James Hildreth admits to bittersweet feeling after Somerset win last Lord's final

James Hildreth drives through the off side Getty Images

Having scored the run that ended Somerset's 14-year wait for a major trophy, James Hildreth admitted to feeling an unusual mixture of emotions. Delight at his side having secured the Royal London Cup, overcoming 2018 winners Hampshire by six wickets, mixed with relief and surprise at not coming second-best once again; as well as a "bittersweet" sense that he and his Somerset team-mates may be the last to experience the feeling of winning a domestic limited-overs final at Lord's.

From next season, the 50-over tournament is set to run alongside The Hundred, and the addition of the ECB's new format to an already crowded schedule means List A cricket is likely to be downgraded to "development" status. With the final also moving to Trent Bridge, Somerset's victory on a sun-kissed afternoon at Lord's looks set to mark the end of an era in English one-day cricket.

"We thought about it to be honest, it's kind of bittersweet," Hildreth said. "Because it's great we got the opportunity to play in it, but it's sad in a way because you want other guys to experience it in the future. It's such a big history, especially with our club, legends winning one-day trophies and images of them playing here. So it's special for us but frustrating that more guys potentially can't experience it in the future.

"It seems like it will be a very different tournament with The Hundred coming in. We don't know how everything's going to look at the moment but you're getting your best players go off and play in The Hundred, and what the one-day tournament will look like … it's bound to be weakened because the best players won't be playing it. So that'll be frustrating but time will tell because nobody really knows what's going on next year."

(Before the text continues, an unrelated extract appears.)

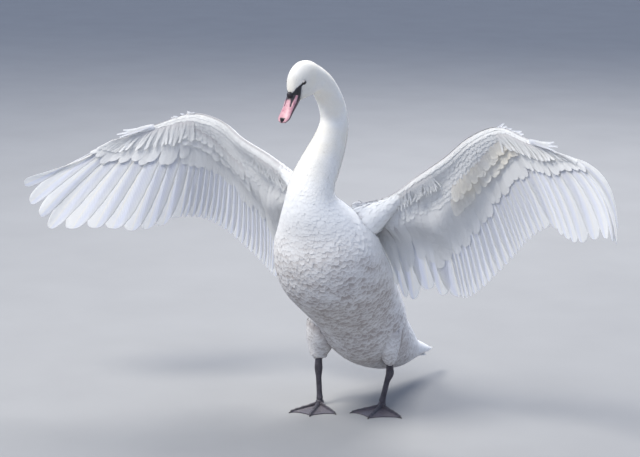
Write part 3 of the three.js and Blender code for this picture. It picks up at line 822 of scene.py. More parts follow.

While Somerset enjoyed several successful trips to Lord's in the 1970s and '80s, winning the Gillette Cup and its successor the NatWest Trophy, as well as twice lifting the Benson & Hedges Cup, they have more recently been associated with near misses, finishing as runners-up in all three major competitions over the last decade. Hildreth is old enough that he played in the 2005 Twenty20 Cup final victory - hitting the winning runs on that occasion, too - and he was grateful for finally being able to add to that title.

"It was a frustratingly long time ago, to be honest, it feels like we should have had a few more in between," he said. "I'm so glad we got over the line today, I'm really pleased for the boys especially the young lads, some of their first experiences of a being in a final and to come away with the right result is great for them and hopefully a platform for us to kick on."

Hildreth, who recently set an appearances record for Somerset across the formats, showed his experience to finish off the job but it was two of the club's young talents in Jamie Overton and Tom Banton who provided the platform. Overton was named Man of the Match for his three-wicket burst that knocked the stuffing out of the Hampshire innings, while Banton then proceeded to demonstrate why he is so highly rated with a run-a-ball 69 to calm any nerves around chasing.

"I absolutely loved it [being out there at the end], it's why you play, for those kind of moments," Hildreth said. "You want to win trophies with your mates and that's exactly what happened today. The first half we did well, the bowlers restricted them - we always felt they were under par at the halfway stage. We were pretty confident with chasing it but you always want to get off to a good start. Tom Banton has impressed the whole tournament and it was great he could showcase his talents today in the final.

"Relief [was the feeling at the end]. Strange, because it was like 'Wow, we won!' It was quite bizarre but it was great, we've been bridesmaids for so many years. We've all seen the support in the stands, they come around everywhere with us, we've got the best support in the country, so it's great to do it for them."

As for ending an even longer wait, Hildreth was cautiously optimistic that the club would be able to sustain their challenge in the Championship. Somerset, who have never won the pennant, currently sit top of Division One with three wins from four, although they saw Lewis Gregory (side) and Josh Davey (quad) pick up injuries at Lord's. While the club may not have the same depth as other squads, they have the following week off and there is likely to be renewed vigour when they resume four-day competition against Surrey at Guildford on June 3.

"We're playing well, coming off the back of a few wins - a few different players coming into the Championship team but we're playing good cricket. There's no reason why we can't keep winning games and push on in all three competitions."